What follows is something I posted today on the Transition Horsham Forum.
I often get the feeling that mainstream economists are living on a different planet from the ecologically-aware thinkers who inspire the Transition Movement. However, occasionally one sees signs of convergence and there is one, very faint sign in today's FT.
I reckon that Sam Brittan is about our most respected economics columnist. His column today is entitled Greek light on an over hasty project. It is about the way the financial crisis in Greece (too much debt) suggests that the euro was launched prematurely - perhaps 20 or 30 years ahead of its time. Now Greece's participation in the euro is restricting its ability to find a way out of the financial mess that it's in. Italy, Portugal and Spain have similar difficulties and if Greece fails to find a way out of its difficulties, there could be a domino effect that forces a messy demise of the euro and a return to national currencies.

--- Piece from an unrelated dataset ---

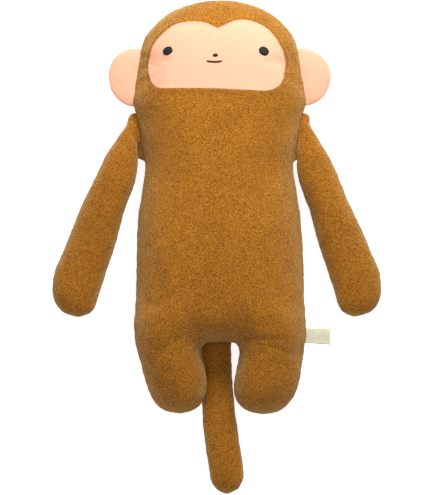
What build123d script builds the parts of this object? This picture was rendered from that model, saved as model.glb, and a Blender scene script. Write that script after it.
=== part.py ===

When a country with its own national currency finds itself with too much debt, it has a couple of safety valves. It can print money and so inflate some of the debt away. It can also devalue its currency and so make its exports cheaper and its imports more expensive - so stimulating local production. With a common currency like the euro, it can't do this. In order to remain creditworthy it has to go for more painful and politically difficult measures, such as increased taxes and major cuts in public expenditure - measures which could simply lead to an uncontrolled spiral of economic decline leading to social breakdown. This is the prospect that Greece faces.

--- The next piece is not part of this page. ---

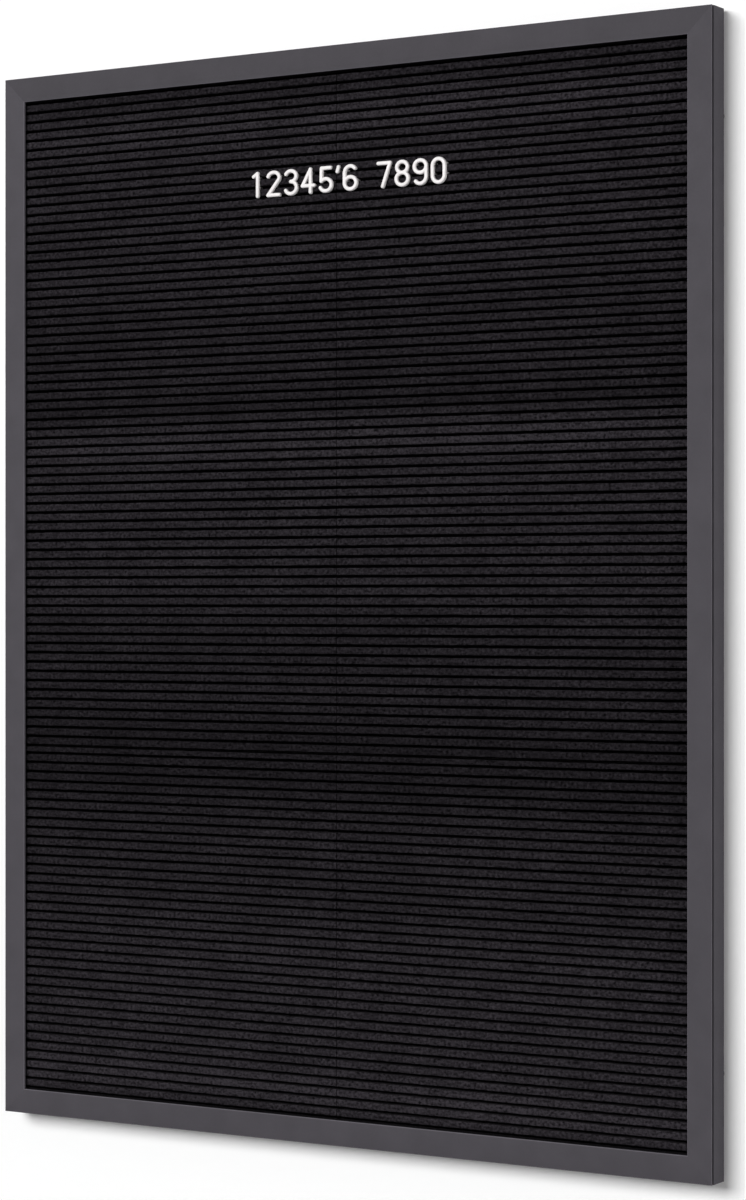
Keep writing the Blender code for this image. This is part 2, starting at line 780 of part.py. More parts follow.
def glyph_mesh(name, strokes):
    """All strokes and pegs of a character joined into one body, with the strokes' flat back at y = 0."""
    levels = [GLYPH_DROP + side * RIB_PITCH / 2 for side in (-1, 1)]
    pegs = [peg_mesh(x, level) for level in levels for x in crossings(strokes, level)]
    shapes = [helper("shape", stroke_mesh(points, closed)) for points, closed in strokes]
    shapes += [helper("shape", peg) for peg in pegs]
    for other in shapes[1:]:
        boolean(shapes[0], other, "UNION")
    mesh = applied(shapes[0], name)
    for used in shapes:
        bpy.data.objects.remove(used)
    return mesh


def advance(character):
    return {"'": APOSTROPHE_ADVANCE, " ": SPACE_ADVANCE}.get(character, GLYPH_ADVANCE)


def make_characters(materials):
    cursor = TEXT_MIDDLE_X - sum(advance(c) for c in TEXT) / 2
    middle_z = PANEL_HEIGHT / 2 - (TEXT_GROOVES_DOWN - 0.5) * RIB_PITCH - GLYPH_DROP
    for character in TEXT:
        x = cursor + advance(character) / 2
        cursor += advance(character)
        if character == " ":
            continue
        quote = character == "'"
        name = "apostrophe" if quote else f"digit_{character}"
        strokes = apostrophe_strokes() if quote else digit_strokes(character)
        where = (x, back(FELT_BACK - SEAT_GAP), middle_z)
        place(name, glyph_mesh(name, strokes), materials["white_plastic"], where)


def main():
    clear_scene()
    materials = make_materials()
    make_rails(materials)
    make_corner_keys(materials)
    make_corner_screws(materials)
    make_hangers(materials)
    make_wall_pads(materials)
    make_backing(materials)
    make_tiles(materials)
    make_characters(materials)


main()
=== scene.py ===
"""The looks of a framed letter board: mitred metal frame, grooved felt panel and push-in characters.

Everything is in metres. X points right as the board is read, the front faces -Y, the wall is at +Y, Z is up,
and the middle of the board is the origin. "Inward" is measured from a rail's outer side towards the panel,
"behind" from the plane of the frame's face towards the wall.
"""

import math

import bmesh
import bpy
import numpy as np
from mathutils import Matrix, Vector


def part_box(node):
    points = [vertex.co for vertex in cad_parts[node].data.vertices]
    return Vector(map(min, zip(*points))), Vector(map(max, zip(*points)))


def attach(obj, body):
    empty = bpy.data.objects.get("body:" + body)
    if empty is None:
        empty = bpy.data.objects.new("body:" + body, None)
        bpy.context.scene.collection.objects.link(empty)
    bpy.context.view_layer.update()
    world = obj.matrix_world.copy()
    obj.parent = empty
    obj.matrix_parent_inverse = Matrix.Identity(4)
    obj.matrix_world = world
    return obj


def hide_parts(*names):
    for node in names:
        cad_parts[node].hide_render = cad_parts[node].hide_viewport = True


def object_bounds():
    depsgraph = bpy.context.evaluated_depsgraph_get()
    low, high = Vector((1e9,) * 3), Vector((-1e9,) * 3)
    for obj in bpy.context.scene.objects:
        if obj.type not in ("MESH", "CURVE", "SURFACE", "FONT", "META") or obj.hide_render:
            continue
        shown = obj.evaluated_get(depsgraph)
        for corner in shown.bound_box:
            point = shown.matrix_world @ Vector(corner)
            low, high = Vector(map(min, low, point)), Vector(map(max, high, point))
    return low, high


bl_info = {
    "name": "Letter board",
    "version": (1, 0, 0),
    "blender": (4, 5, 0),
    "location": "3D View > Sidebar > Letter board",
    "description": "Builds the surfaces and finishes of a framed letter board",
    "category": "Add Mesh",
}

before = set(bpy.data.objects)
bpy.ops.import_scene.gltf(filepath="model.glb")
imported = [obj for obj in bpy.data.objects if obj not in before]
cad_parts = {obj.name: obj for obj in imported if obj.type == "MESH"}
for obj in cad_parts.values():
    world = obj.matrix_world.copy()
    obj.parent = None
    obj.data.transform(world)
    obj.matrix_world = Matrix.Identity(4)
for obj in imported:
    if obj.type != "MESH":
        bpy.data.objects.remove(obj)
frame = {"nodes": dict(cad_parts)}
CAD_LOW, CAD_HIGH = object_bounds()

# Outer sizes

BOARD_WIDTH = CAD_HIGH.x - CAD_LOW.x
BOARD_HEIGHT = CAD_HIGH.z - CAD_LOW.z
FRONT_Y = CAD_LOW.y
WALL_Y = CAD_HIGH.y
FRAME_DEPTH = 0.020
SEAT_GAP = 0.0003

# The rail's section

FACE_WIDTH = 0.019
FACE_THICKNESS = 0.0014
FACE_EDGE = 0.0009
LIP_DEPTH = 0.0025
LIP_WALL = 0.0014
SHADOW_GROOVE_WIDTH = 0.0020
SHADOW_GROOVE_DEPTH = 0.0026
SHADOW_GROOVE_EDGE = 0.00012
OUTER_WALL = 0.0016
REAR_WALL = 0.0015
CHANNEL_END = 0.0116
FIN_END = 0.0128
FIN_HEIGHT = 0.0022
LEDGE_FRONT = 0.0136
LEDGE_WALL = 0.0014
MITRE_GAP = 0.00002

# Painted light on the coat: highlights along the edges, shade inside the shadow groove, and a shade for each
# rail

# Painted shade for each rail, as the light falls on it: the top rail darkest
RAIL_PAINTED_SHADES = {"rail_top": 0.83, "rail_bottom": 0.96, "rail_left": 1.0, "rail_right": 0.97}
LIP_PAINTED_HIGHLIGHT = 1.4
OUTER_EDGE_PAINTED_HIGHLIGHT = 0.8
GROOVE_PAINTED_SHADE = 0.96
GROOVE_PAINTED_SHADE_RUN = 0.0009

# The felt panel

RIB_PITCH = 0.007363
GROOVE_WIDTH = 0.0020
GROOVE_DEPTH = 0.0050
FELT_BEHIND = LIP_DEPTH + SEAT_GAP
PANEL_HEIGHT = BOARD_HEIGHT - 2 * (FIN_END + SEAT_GAP)
NEARLY_WHOLE = 0.01
CREST_DIP = 0.0001
WANDERS_ALONG = 110
DIPS_ALONG = 80
FIRST_SEED = 11

# Painted sheen of the flock's pile, by the distance from a tile's brighter end, with painted shade in the
# grooves and beside the frame's lip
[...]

At the end of the article Brittan writes:-
Countries in the Middle Ages often operated with two or more currencies: an international one such as the ducat or florin, and local currencies with more restricted use. Could not such a local currency, whether or not called the drachma, emerge in this way with or without the sanction of the Greek government? It would surely be better than being crucified by the international financiers.
This, of course, is an idea that Transitioners in Totnes, Lewes and Brixton have already put into practice, except that they are operating on a more local level than a country the size of Greece. Moreover, the local currencies launched by Transitioners are aimed at making local economies more self-contained - in effect, de-globalising. De-globalisation is not yet a project dear to the hearts of mainstream economists, who have yet to grasp that resilience is at least as important as efficiency. Nevertheless, it is good to see even faint signs that others will eventually follow where Transitioners lead.